## Supplied information
>> start

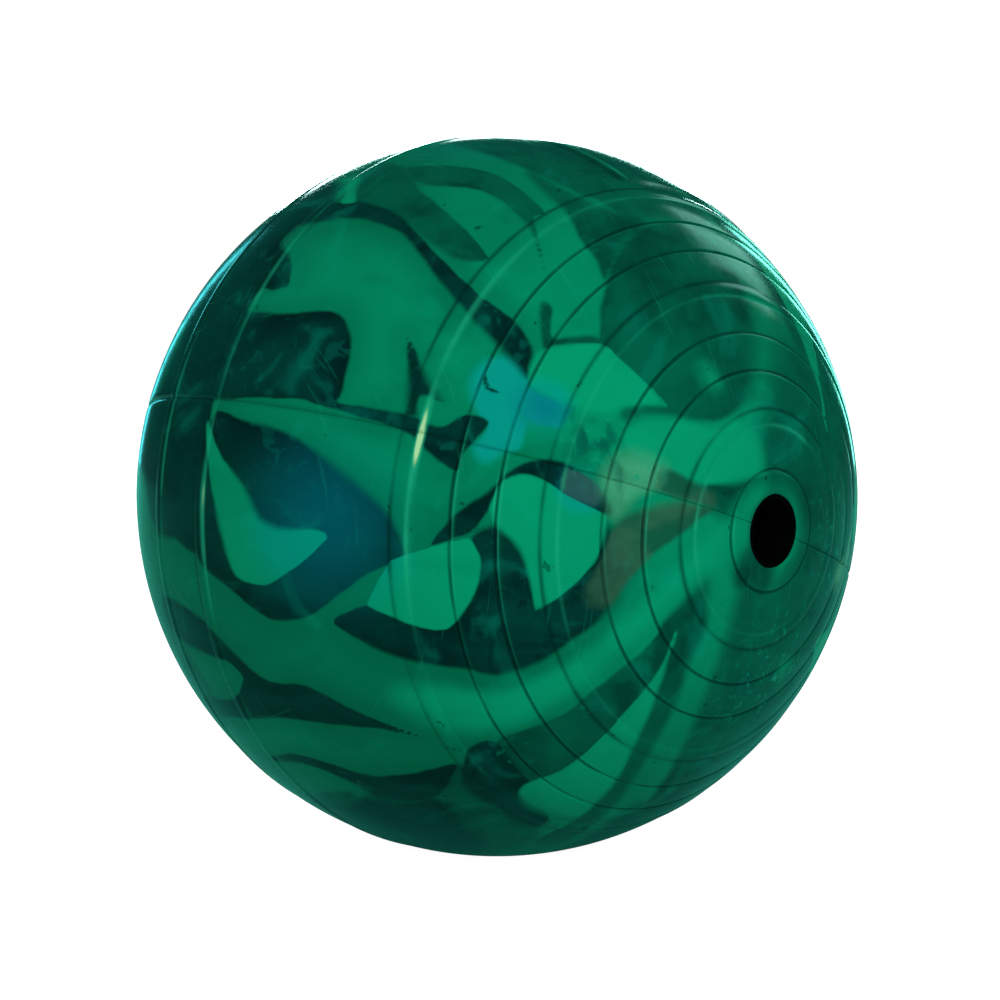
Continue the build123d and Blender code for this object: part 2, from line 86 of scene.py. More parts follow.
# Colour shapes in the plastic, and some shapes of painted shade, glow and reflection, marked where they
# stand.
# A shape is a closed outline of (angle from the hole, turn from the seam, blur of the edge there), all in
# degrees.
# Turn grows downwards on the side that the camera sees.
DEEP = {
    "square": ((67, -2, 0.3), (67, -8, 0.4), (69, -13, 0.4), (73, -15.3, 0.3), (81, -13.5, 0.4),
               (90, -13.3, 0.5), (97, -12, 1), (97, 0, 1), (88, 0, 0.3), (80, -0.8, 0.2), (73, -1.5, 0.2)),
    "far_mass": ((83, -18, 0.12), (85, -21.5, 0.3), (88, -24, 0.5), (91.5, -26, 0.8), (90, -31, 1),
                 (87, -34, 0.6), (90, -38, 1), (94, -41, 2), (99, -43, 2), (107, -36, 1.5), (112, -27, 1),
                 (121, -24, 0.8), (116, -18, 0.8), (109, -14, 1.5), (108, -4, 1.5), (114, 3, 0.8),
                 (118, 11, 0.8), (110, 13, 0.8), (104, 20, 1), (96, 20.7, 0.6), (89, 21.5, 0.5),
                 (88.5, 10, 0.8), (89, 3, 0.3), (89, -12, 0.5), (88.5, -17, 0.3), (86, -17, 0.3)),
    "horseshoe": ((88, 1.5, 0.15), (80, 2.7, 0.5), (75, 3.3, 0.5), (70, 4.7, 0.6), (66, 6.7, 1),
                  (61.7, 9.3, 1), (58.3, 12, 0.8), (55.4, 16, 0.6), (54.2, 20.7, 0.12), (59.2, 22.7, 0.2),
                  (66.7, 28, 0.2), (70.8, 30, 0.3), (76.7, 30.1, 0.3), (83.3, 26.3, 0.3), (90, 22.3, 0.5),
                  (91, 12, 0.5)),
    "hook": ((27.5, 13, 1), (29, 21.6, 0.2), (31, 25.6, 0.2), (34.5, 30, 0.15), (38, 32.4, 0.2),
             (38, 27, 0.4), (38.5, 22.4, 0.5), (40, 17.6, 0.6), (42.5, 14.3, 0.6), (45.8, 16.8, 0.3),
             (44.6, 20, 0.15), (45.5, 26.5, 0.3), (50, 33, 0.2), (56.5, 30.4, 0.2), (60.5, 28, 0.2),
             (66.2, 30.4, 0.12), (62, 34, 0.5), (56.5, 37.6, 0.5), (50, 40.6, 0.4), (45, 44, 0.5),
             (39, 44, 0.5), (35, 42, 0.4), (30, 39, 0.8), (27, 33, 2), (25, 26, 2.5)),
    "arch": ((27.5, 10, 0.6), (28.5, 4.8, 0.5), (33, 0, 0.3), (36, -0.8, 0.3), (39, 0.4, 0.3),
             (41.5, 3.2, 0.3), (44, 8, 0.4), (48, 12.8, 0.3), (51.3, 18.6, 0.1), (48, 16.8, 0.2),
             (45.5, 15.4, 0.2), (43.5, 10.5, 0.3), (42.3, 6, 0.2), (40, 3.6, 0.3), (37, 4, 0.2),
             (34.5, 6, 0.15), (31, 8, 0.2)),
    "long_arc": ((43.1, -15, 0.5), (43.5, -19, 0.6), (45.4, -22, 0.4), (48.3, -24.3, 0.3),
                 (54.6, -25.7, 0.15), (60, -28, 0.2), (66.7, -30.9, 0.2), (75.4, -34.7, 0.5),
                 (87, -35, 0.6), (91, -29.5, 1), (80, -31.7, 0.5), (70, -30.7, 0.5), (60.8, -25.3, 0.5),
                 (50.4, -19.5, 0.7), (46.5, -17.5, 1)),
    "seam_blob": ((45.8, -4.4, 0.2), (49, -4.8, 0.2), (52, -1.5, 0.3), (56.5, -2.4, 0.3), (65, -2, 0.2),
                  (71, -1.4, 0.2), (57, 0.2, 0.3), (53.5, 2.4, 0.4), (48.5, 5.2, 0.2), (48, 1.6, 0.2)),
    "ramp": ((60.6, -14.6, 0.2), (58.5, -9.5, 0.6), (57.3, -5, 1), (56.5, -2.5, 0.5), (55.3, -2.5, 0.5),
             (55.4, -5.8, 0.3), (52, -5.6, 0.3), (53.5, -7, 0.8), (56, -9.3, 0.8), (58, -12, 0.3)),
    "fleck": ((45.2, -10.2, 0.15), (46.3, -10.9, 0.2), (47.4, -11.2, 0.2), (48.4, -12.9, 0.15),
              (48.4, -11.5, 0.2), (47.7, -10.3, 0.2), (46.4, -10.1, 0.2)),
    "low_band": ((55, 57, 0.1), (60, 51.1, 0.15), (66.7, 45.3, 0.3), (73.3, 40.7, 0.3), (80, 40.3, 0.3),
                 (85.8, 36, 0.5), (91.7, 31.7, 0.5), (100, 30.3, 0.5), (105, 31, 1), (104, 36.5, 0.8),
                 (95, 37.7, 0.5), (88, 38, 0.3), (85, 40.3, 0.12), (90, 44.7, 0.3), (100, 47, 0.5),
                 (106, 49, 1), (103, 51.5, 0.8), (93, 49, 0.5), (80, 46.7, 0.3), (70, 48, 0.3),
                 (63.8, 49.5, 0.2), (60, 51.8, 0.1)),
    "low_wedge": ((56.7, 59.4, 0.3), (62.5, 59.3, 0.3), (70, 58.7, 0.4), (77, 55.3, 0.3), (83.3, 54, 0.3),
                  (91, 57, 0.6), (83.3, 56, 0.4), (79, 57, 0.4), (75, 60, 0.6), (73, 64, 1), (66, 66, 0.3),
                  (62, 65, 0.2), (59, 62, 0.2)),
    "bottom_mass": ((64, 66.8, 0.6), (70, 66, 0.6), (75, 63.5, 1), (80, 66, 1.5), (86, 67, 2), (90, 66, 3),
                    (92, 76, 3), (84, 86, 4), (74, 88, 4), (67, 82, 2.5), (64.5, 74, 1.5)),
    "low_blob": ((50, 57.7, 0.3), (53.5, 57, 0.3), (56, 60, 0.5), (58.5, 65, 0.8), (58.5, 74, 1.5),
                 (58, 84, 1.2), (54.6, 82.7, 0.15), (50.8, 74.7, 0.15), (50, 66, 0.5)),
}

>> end
>> start

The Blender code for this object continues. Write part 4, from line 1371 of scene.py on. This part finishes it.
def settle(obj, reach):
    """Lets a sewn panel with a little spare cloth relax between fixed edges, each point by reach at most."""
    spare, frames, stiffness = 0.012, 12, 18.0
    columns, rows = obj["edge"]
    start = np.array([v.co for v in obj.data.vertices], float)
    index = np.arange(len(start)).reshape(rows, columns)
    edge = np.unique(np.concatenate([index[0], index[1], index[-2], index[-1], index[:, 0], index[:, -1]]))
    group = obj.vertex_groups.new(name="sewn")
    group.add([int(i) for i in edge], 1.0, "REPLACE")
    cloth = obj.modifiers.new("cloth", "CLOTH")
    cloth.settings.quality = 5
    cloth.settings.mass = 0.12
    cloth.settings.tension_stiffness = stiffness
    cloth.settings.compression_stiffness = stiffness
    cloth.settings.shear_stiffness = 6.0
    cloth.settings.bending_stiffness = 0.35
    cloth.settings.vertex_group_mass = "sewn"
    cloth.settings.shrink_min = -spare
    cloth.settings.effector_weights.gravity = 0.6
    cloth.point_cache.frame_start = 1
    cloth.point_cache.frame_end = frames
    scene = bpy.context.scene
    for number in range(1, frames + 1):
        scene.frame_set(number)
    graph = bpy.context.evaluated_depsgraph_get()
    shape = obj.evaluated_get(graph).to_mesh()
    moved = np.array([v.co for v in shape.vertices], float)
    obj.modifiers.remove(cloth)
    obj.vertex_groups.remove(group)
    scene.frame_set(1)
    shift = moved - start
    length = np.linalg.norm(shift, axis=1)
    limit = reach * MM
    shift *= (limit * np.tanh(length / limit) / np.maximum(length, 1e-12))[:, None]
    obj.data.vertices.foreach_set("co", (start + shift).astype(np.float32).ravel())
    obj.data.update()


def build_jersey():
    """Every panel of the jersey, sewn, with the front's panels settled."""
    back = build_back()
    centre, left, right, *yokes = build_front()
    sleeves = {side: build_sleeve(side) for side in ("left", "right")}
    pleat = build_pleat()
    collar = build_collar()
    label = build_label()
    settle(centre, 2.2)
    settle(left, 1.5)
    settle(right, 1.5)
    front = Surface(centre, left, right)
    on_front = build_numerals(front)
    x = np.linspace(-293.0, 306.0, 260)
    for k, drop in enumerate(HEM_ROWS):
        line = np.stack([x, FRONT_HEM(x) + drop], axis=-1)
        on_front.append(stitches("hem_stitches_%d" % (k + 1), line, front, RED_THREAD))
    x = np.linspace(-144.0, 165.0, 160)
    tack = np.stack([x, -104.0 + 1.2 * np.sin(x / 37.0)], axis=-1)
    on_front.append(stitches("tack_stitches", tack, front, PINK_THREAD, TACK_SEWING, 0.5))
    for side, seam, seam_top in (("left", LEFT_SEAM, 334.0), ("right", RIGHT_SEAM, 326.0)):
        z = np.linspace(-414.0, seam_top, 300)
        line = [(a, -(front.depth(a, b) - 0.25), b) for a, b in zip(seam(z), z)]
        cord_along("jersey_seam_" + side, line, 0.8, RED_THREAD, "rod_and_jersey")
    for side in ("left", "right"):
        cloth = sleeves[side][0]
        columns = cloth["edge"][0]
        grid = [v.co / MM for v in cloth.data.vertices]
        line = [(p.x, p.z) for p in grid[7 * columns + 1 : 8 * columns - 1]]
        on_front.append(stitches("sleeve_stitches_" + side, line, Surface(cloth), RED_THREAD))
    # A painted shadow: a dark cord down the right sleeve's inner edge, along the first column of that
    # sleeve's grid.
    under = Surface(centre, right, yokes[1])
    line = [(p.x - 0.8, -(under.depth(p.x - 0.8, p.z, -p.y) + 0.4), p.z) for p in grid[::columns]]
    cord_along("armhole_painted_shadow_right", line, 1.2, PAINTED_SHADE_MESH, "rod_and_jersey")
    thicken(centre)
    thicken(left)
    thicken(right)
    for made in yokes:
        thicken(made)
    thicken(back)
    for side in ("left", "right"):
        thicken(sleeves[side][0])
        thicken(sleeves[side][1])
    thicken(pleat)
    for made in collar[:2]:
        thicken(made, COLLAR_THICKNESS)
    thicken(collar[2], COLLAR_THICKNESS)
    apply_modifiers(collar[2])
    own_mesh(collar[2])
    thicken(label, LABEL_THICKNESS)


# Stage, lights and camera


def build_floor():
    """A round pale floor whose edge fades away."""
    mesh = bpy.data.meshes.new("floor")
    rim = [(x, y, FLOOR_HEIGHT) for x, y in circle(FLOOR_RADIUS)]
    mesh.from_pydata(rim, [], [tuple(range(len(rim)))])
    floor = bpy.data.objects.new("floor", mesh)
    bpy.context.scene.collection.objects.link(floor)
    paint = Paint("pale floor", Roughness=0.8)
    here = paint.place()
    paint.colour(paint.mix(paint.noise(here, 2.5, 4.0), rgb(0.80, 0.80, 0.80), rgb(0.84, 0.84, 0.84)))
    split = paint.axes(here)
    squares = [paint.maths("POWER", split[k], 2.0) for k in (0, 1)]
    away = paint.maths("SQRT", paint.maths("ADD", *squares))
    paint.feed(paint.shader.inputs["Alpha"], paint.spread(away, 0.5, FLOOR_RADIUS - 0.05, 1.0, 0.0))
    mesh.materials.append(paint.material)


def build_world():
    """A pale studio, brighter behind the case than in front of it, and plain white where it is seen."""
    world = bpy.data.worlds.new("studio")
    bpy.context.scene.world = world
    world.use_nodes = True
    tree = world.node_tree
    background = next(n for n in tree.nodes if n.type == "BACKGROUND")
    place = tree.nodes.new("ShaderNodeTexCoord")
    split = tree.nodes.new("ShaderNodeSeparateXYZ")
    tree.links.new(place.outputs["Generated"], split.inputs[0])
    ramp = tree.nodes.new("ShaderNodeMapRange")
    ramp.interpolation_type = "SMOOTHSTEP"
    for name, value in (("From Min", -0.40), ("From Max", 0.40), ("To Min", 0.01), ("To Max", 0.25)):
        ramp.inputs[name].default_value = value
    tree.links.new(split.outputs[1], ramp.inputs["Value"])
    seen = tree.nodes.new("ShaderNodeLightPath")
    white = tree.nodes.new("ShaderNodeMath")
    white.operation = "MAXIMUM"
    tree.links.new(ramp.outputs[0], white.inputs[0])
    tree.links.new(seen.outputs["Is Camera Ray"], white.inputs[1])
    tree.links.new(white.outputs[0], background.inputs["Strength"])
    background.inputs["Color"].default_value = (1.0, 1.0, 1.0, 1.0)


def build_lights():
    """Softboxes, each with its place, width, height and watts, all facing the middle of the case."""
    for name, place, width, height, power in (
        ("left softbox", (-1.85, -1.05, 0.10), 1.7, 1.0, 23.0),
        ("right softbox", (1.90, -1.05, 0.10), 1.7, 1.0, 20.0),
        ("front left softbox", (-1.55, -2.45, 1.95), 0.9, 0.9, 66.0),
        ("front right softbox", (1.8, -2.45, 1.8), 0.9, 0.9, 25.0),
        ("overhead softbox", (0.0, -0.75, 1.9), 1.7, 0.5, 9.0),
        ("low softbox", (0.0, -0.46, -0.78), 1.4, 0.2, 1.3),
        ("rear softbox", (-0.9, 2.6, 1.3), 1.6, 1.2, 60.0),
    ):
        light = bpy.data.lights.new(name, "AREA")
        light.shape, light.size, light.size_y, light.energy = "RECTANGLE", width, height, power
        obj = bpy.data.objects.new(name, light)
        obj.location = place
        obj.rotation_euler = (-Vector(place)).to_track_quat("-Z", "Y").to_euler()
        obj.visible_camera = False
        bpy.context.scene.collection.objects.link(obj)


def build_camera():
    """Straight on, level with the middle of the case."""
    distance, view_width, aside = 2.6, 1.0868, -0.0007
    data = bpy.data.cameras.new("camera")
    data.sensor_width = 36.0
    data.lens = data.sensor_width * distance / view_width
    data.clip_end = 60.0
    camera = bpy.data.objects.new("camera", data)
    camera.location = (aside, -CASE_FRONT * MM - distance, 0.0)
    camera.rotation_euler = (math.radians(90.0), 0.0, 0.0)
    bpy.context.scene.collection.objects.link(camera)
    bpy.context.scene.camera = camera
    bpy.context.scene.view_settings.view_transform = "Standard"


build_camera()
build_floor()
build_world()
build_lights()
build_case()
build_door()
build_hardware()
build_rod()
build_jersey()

>> end
>> start

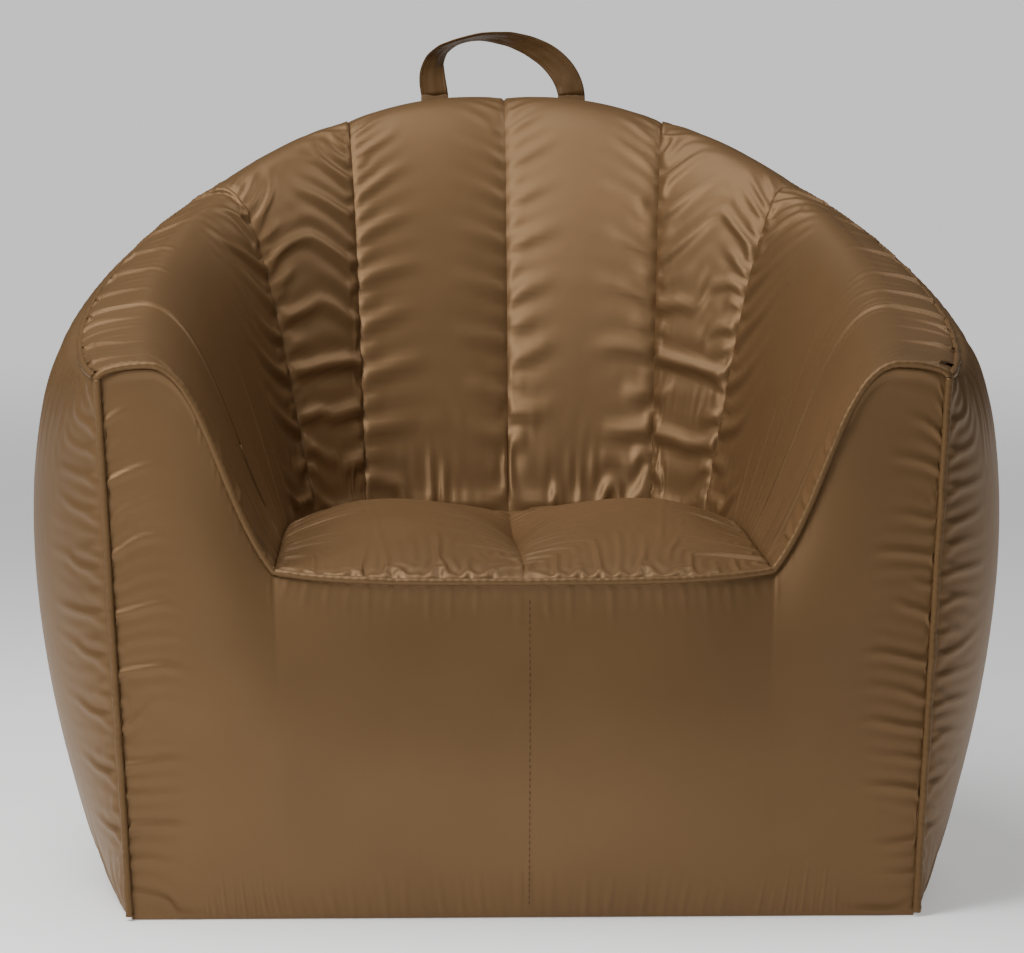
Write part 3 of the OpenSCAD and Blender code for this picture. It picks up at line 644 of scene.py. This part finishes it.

>> end

## What you will do
Wherever a line in the data above holds "part", copy that line.

## Response to the exercise
Continue the build123d and Blender code for this object: part 2, from line 86 of scene.py. More parts follow.
The Blender code for this object continues. Write part 4, from line 1371 of scene.py on. This part finishes it.
Write part 3 of the OpenSCAD and Blender code for this picture. It picks up at line 644 of scene.py. This part finishes it.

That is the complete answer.